Acceptance Criteria:
- [ ] POST /api/v1/ingestion/email/ accepts JSON with subject, from, body, and list of attachment_urls.
- [ ] Endpoint validates that the sender email is not on the global blacklist.
- [ ] On success, returns 202 Accepted with a tracking_id.
US-BKP-004: Async Email Processing Queue¶
Description: As a DevOps Engineer, I want to process incoming emails asynchronously using a Redis-backed queue so that the ingestion API remains responsive even during high-traffic bursts.
Acceptance Criteria:
- [ ] API successful ingestion must push a task to the email_processing queue in Redis.

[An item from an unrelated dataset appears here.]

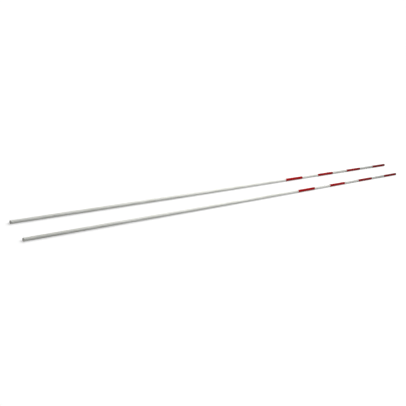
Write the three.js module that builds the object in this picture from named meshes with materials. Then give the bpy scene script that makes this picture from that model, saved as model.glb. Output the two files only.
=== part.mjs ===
// A pair of striped net marker poles lying side by side on the floor.
//
// Each pole is a long, thin, white glass-fibre tube. The far end carries four red tape
// bands with bare white tube between them. A plug with a head closes the tip, and a plug
// pressed inside the bore closes the butt.
//
// Frame: +X runs along the poles from butt to tip, +Z is up, and the origin is on the
// floor below the middle of the pair. All sizes are in millimetres.
import * as THREE from "three";

// Whole pole
const poleLength = 1800;
const poleSpacing = 66; // between the two centre lines

// Tube
const tubeDiameter = 9.5;
const tubeBore = 6;
const tubeEdgeChamfer = 0.4;

// Tape bands, counted from the tip
const bandCount = 4;
const bandLength = 100;
const bandPitch = 200; // one band and the white stretch after it
const bandThickness = 0.2;

// Tip plug
const tipHeadThickness = 2;
const tipHeadChamfer = 0.8;
const tipStemLength = 14;
const stemTaper = 0.5;

// Butt plug
const buttPlugLength = 16;
const buttPlugRecess = 0.6;

// Round pieces are prisms with this many sides. All of them share it, so that a band
// meets its tube, and a plug its bore, flat on flat.
const roundSides = 24;

const tubeRadius = tubeDiameter / 2;
const boreRadius = tubeBore / 2;
const bandRadius = tubeRadius + bandThickness;
const tubeLength = poleLength - tipHeadThickness;
const flatShare = Math.cos(Math.PI / roundSides); // distance to a flat over distance to a corner
const axisHeight = bandRadius * flatShare; // the lowest flats are the bands', on the floor

const fibreWhite = new THREE.MeshStandardMaterial({ color: 0xe4e5e1, roughness: 0.42, metalness: 0 });
const tapeRed = new THREE.MeshStandardMaterial({ color: 0xb8101a, roughness: 0.38, metalness: 0 });
const plugBlack = new THREE.MeshStandardMaterial({ color: 0x1c1c1e, roughness: 0.6, metalness: 0 });
const plugGrey = new THREE.MeshStandardMaterial({ color: 0xb3b3ae, roughness: 0.5, metalness: 0 });

// The lathe turns about its own Y. This basis lays that axis along X without any rounding.
const lathedAlongX = new THREE.Matrix4().makeBasis(
  new THREE.Vector3(0, 0, 1),
  new THREE.Vector3(1, 0, 0),
  new THREE.Vector3(0, 1, 0),
);

// A turned piece from [radius, distance along X] points. The half-step start puts a flat underneath.
function turned(name, profile, material) {
  const points = profile.map(([radius, along]) => new THREE.Vector2(radius, along));
  const geometry = new THREE.LatheGeometry(points, roundSides, Math.PI / roundSides);
  geometry.applyMatrix4(lathedAlongX);
  const mesh = new THREE.Mesh(geometry, material);
  mesh.name = name;
  return mesh;
}

function makeTube(name) {
  const chamfer = tubeEdgeChamfer;
  return turned(
    name,
    [
      [boreRadius, 0],
      [tubeRadius - chamfer, 0],
      [tubeRadius, chamfer],
      [tubeRadius, tubeLength],
      [boreRadius, tubeLength],
      [boreRadius, 0],
    ],
    fibreWhite,
  );
}

function makeBand(name, bandNumber) {
  const end = tubeLength - bandNumber * bandPitch;
  const start = end - bandLength;
  return turned(
    name,
    [
      [tubeRadius, start],
      [bandRadius, start],
      [bandRadius, end],
      [tubeRadius, end],
      [tubeRadius, start],
    ],
    tapeRed,
  );
}

// The head sits on the tube's end, and the stem fills the bore behind it.
function makeTipPlug(name) {
  return turned(
    name,
    [
      [0, tubeLength - tipStemLength],
      [boreRadius - stemTaper, tubeLength - tipStemLength],
      [boreRadius, tubeLength - tipStemLength + stemTaper],
      [boreRadius, tubeLength],
      [tubeRadius, tubeLength],
      [tubeRadius, poleLength - tipHeadChamfer],
      [tubeRadius - tipHeadChamfer, poleLength],
      [0, poleLength],
    ],
    plugBlack,
  );
}

function makeButtPlug(name) {
  const inner = buttPlugRecess + buttPlugLength;
  return turned(
    name,
    [
      [0, buttPlugRecess],
      [boreRadius, buttPlugRecess],
      [boreRadius, inner - stemTaper],
      [boreRadius - stemTaper, inner],
      [0, inner],
    ],
    plugGrey,
  );
}

function makePole(side) {
  const pole = new THREE.Group();
  pole.add(makeTube(`${side}_tube`));
  for (let number = 0; number < bandCount; number += 1) {
    pole.add(makeBand(`${side}_band_${number + 1}`, number));
  }
  pole.add(makeTipPlug(`${side}_tip_plug`));
  pole.add(makeButtPlug(`${side}_butt_plug`));
  return pole;
}

// Left and right are as seen from the butts, looking along the poles.
const pair = new THREE.Group();
for (const [side, direction] of [["left", 1], ["right", -1]]) {
  const pole = makePole(side);
  pole.position.set(-poleLength / 2, (direction * poleSpacing) / 2, axisHeight);
  pair.add(pole);
}

export default pair;
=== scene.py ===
import math

import bmesh
import bpy
from mathutils import Matrix, Vector


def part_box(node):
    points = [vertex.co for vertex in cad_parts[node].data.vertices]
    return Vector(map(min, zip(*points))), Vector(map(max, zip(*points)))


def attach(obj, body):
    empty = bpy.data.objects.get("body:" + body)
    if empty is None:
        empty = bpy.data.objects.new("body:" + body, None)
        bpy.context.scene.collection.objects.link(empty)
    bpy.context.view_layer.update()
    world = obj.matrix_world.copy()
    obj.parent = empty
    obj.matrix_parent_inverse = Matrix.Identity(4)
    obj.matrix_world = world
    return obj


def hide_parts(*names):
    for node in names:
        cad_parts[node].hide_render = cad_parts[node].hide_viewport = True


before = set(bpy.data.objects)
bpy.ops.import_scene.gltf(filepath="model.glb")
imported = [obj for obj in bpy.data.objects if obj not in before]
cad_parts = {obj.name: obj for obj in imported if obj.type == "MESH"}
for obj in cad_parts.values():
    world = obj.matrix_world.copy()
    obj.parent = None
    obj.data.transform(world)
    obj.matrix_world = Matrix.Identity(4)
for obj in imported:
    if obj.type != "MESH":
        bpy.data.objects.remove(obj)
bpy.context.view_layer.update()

mm = 0.001
cadSides = 24  # the CAD's round pieces are prisms, and their boxes are measured across flats
bandNumbers = (1, 2, 3, 4)  # counted from the tip


def radiusOf(node):
    low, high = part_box(node)
    return (high.y - low.y) / 2 / math.cos(math.pi / cadSides)


def middleOf(node):
    low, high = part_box(node)
    return (low + high) / 2


def lengthOf(node):
    low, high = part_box(node)
    return high.x - low.x


# Left and right are as seen from the butts, looking along the poles.
poles = {
    "left": {"body": "left_pole", "axis": middleOf("left_tube"), "turn": 0.0},
    "right": {"body": "right_pole", "axis": middleOf("right_tube"), "turn": 0.5},
}
tubeRadius = radiusOf("left_tube")
boreRadius = radiusOf("left_butt_plug")
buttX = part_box("left_tube")[0].x
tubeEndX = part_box("left_tube")[1].x
bandLength = lengthOf("left_band_1")
bandPitch = middleOf("left_band_1").x - middleOf("left_band_2").x


# Hand modelling. Every piece is shaped round the X axis and put in its place at the end.

def deselectAll():
    if bpy.context.object and bpy.context.object.mode != "OBJECT":
        bpy.ops.object.mode_set(mode="OBJECT")
    bpy.ops.object.select_all(action="DESELECT")


def selectOnly(piece):
    deselectAll()
    piece.select_set(True)
    bpy.context.view_layer.objects.active = piece


def settle(piece):
    selectOnly(piece)
    bpy.ops.object.transform_apply(location=True, rotation=True, scale=True)


def startRod(name, radius, startX, endX, around):
    deselectAll()
    bpy.ops.mesh.primitive_cylinder_add(
        vertices=around,
        radius=radius,
        depth=endX - startX,
        end_fill_type="NGON",
        location=((startX + endX) / 2, 0, 0),
        rotation=(0, math.pi / 2, 0),
    )
    piece = bpy.context.object
    piece.name = name
    settle(piece)
    bpy.ops.object.mode_set(mode="EDIT")
    return piece


def pickFaces(test):
    bpy.ops.mesh.select_mode(type="FACE")
    bpy.ops.mesh.select_all(action="DESELECT")
    shape = bmesh.from_edit_mesh(bpy.context.object.data)
    for face in shape.faces:
        face.select_set(test(face.calc_center_median(), face.normal))
    shape.select_flush_mode()
    bmesh.update_edit_mesh(bpy.context.object.data)


def pickEdges(test):
    bpy.ops.mesh.select_mode(type="EDGE")
    bpy.ops.mesh.select_all(action="DESELECT")
    shape = bmesh.from_edit_mesh(bpy.context.object.data)
    for edge in shape.edges:
        edge.select_set(test(edge.verts[0].co, edge.verts[1].co))
    shape.select_flush_mode()
    bmesh.update_edit_mesh(bpy.context.object.data)


rimSlack = 0.02 * mm
mergeGap = 0.001 * mm
endFacing = 0.99  # how far along X a normal has to point for its face to be an end


# A rim is a ring of edges at one radius and one place along X.
def pickRim(x, radius, slack=rimSlack):
    def onRim(point):
        return abs(point.x - x) < slack and abs(math.hypot(point.y, point.z) - radius) < slack

    pickEdges(lambda start, end: onRim(start) and onRim(end))


def bevelPicked(width, steps):
    bpy.ops.mesh.bevel(offset=width, segments=steps, profile=0.5, affect="EDGES")


def growPicked(stepX, scale):
    bpy.ops.mesh.extrude_region_move(TRANSFORM_OT_translate={"value": (stepX, 0, 0)})
    resizePicked(scale)


def resizePicked(scale):
    bpy.ops.transform.resize(value=(1, scale, scale), center_override=(0, 0, 0))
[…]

- [ ] Celery worker picks up task and triggers AI Classification.
- [ ] System handles retries for the first 3 failures with exponential backoff.
US-BKP-005: Sync Failure Dead Letter Queue¶
Description: As a DevOps Engineer, I want emails that fail processing multiple times to be moved to a Dead Letter Queue so that they can be manually inspected without blocking the main pipeline.
Acceptance Criteria:
- [ ] After 3 failed retries, the task is moved to email_dlq.

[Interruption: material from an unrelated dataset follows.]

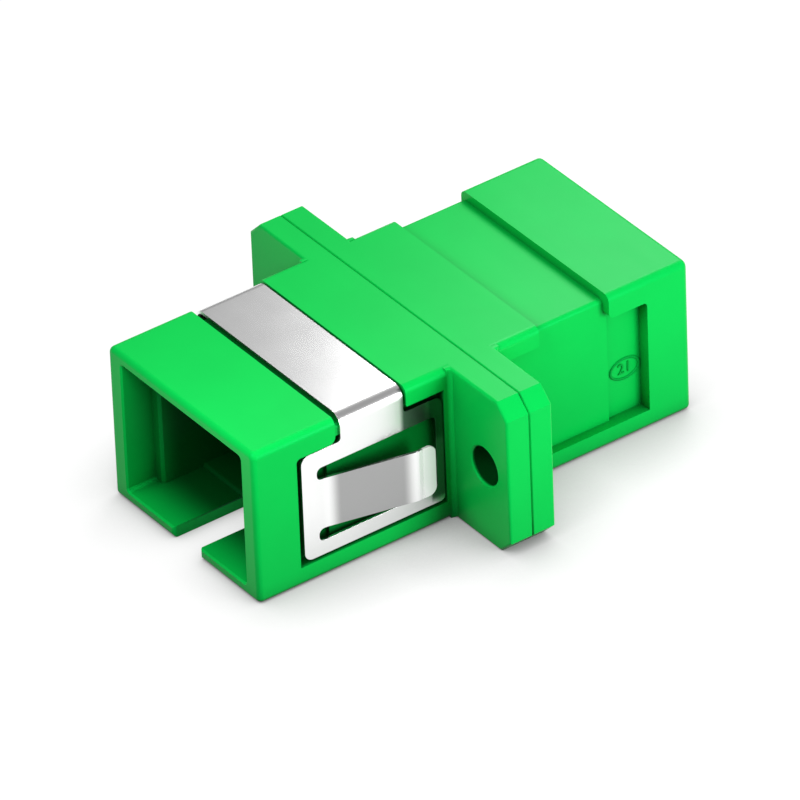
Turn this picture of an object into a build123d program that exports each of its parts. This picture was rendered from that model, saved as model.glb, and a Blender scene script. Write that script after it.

- [ ] A record is created in the SyncError table with the full traceback and raw payload.
- [ ] IT dashboard (OPS-006) displays a count of items in the DLQ.
US-BKP-006: Idempotent Card Creation¶
Description: As a Data Engineer, I want to ensure that every unique email results in exactly one Kanban card so that users are not overwhelmed by duplicate leads from retry logic.
Acceptance Criteria:
- [ ] Hash the Message-ID header of the incoming email.
- [ ] Check if hash exists in the ProcessedEmail table before creating a new card.
- [ ] If duplicate detected, log a "Duplicate Ignored" event and terminate the pipeline for that item.
US-BKP-007: Unified Semantic Indexing¶
Description: As a Lead Data Engineer, I want a background service that creates a unified semantic index of all business objects (Emails, Cards, CRM/ERP records) so that users can perform Contextual Search.
Acceptance Criteria:
- [ ] Implement a background worker that generates Vector Embeddings for new ActivityStream events.
- [ ] Index unstructured email bodies and structured CRM/ERP metadata into a common vector store.
- [ ] Expose GET /api/v1/search/unified?q=query for fuzzy/semantic retrieval across the entire enterprise context.
US-BKP-008: Automated Insight Synthesis¶
Description: As a Business Analyst, I want a background service that periodically scans the ActivityStream to synthesize high-level insights (e.g., "Customer X sentiment is declining due to repeated stock-outs") so that I can take proactive action.
Acceptance Criteria:
- [ ] Implement a weekly worker that aggregates events per tenant_id and entity_id.
- [ ] Uses LLM (Ollama/OpenAI) to generate periodic summaries and "Health Scores".
- [ ] Stores insights in the InsightSynthesis table for display on the Manager Dashboard.